SUPREME EYEBROW ARCH – ⭐⭐⭐⭐⭐
This Man Can Talk!
Sir Bob Geldof is pacing up and down the stage. He’s wearing a black t-shirt, denim jeans and a suede jacket. If a comb has made its way through his long white hair, it’s not obvious. But his equally white beard is well maintained.
Geldof suddenly turns on his heel and paces back in the other direction. Though he’s been at it for over two hours, the person manning the lights fails to anticipate his turn and has to make a quick correction to keep Sir Bob in the spotlight.
Geldof has been speaking for two hours and fifteen minutes without a break, his manic energy defying his seventy-three years. We’ve heard about his upbringing in Dublin, we’ve heard about how his father wooed his mother by challenging his mother’s fiancé to a boxing match (and won), we’ve heard about this aimless youth and how he stumbled into being a pop star, we’ve heard about how he wrote I Don’t Like Mondays following a school shooting in San Diego. And we’ve heard plenty of expletives.
But the time has passed quickly because Sir Bob Geldof knows how to engage an audience.
Now Sir Bob’s breathless narrative has reached the mid-1980’s. He’s describing his sense that his best years are behind him. He’d just written a good song but it wasn’t a hit. The Boomtown Rats may have lost their relevance. He’s only 32 years old…

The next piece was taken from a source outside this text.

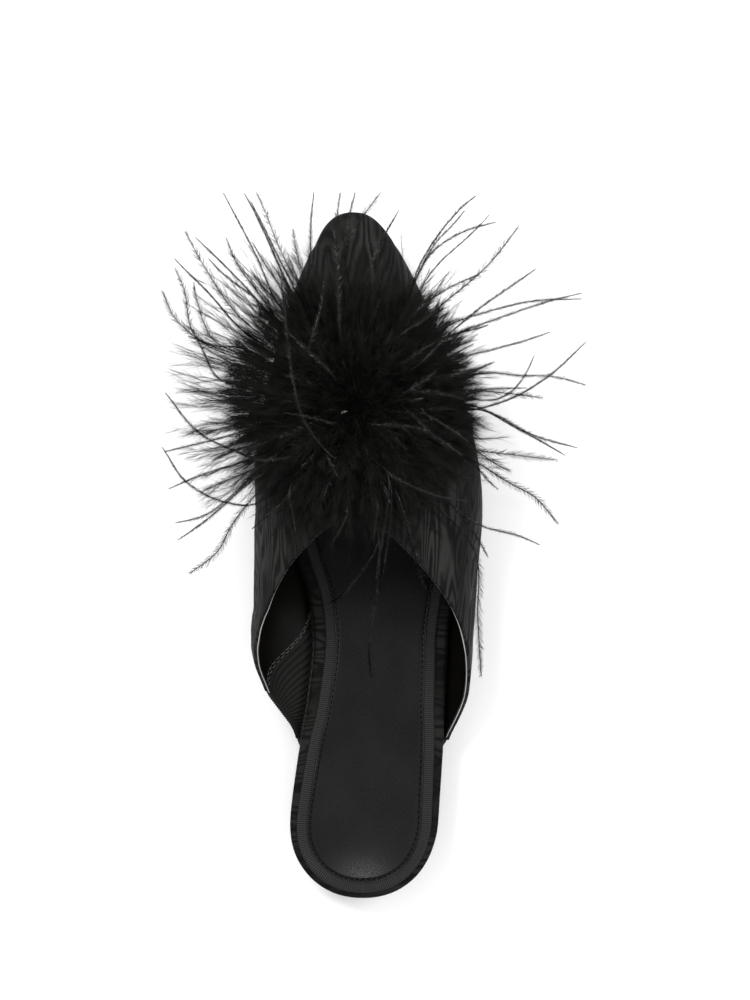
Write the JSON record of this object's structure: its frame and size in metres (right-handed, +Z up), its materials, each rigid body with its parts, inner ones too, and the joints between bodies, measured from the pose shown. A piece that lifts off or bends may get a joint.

Then, one gloomy October evening he sits down with Paula Yates and their young daughter to watch the 6 o’clock news. A news report about “a biblical famine” in Ethiopia is about to change his life.
Bob Geldof and Me
I was eleven years old when the Boomtown Rats released I Don’t Like Mondays. At that age, I was listening to 2SM a lot and was just getting a sense of what music I liked and what music I didn’t. And that quirky little song by that quirky little Irish band about a protagonist who prefers the weekend certainly resonated. It would be years later before I understood the true story hidden in the lyrics.
Five years later, I – like so many others – was disturbed by the images of starving children in Africa. Do They Know It’s Christmas was released in the same month my father’s job saw us move to Japan for several years. And it was in Tokyo, one glorious mid-summer’s night, that I stayed up until dawn to watch Live Aid from Wembley in London and JFK Stadium in Philadelphia. The next morning I headed straight to the local record shop in Komazawa to buy as many Queen albums as I could find, together with some U2, David Bowie and Mick Jagger. I already had plenty of Dire Straits, Bryan Adams and Simple Minds in my collection.
As a 16-year-old in 1985, Live Aid was one of those seminal moments of my youth. Both the bold ambition of the cause and the sheer excitement of the occasion have stayed with me forever. To this day, I listen to the concert regularly.
It should come as no surprise, therefore, that my recently published novella, Sidebottom’s Reach, starts the morning after Live Aid and the concerts provide both an historical backdrop for the story and a surprising connection to the climax.
What My Eyebrows Told Me
Listening to Sir Bob Geldof essentially tell his life story was a delight. As he himself prefaced, you can’t understand the man, and the man’s motivations, until you see where he came from. Until you see the events which shaped him.
A narrative exists that Bob Geldof was a scruffy, washed-up, rock-n-roll-has-been. A useless git. Before he suddenly changed path and re-generated as Saint Bob. I don’t think either element of that narrative is accurate. Geldof is not a saint. Far from it. But his response to the Ethiopian famine was not an aberration either.
Sir Bob Geldof is a man who simply won’t sit still when he thinks there is something he can personally do to ease the suffering he sees in the world. For that, he has my utmost respect and a Supreme Eyebrow Arch.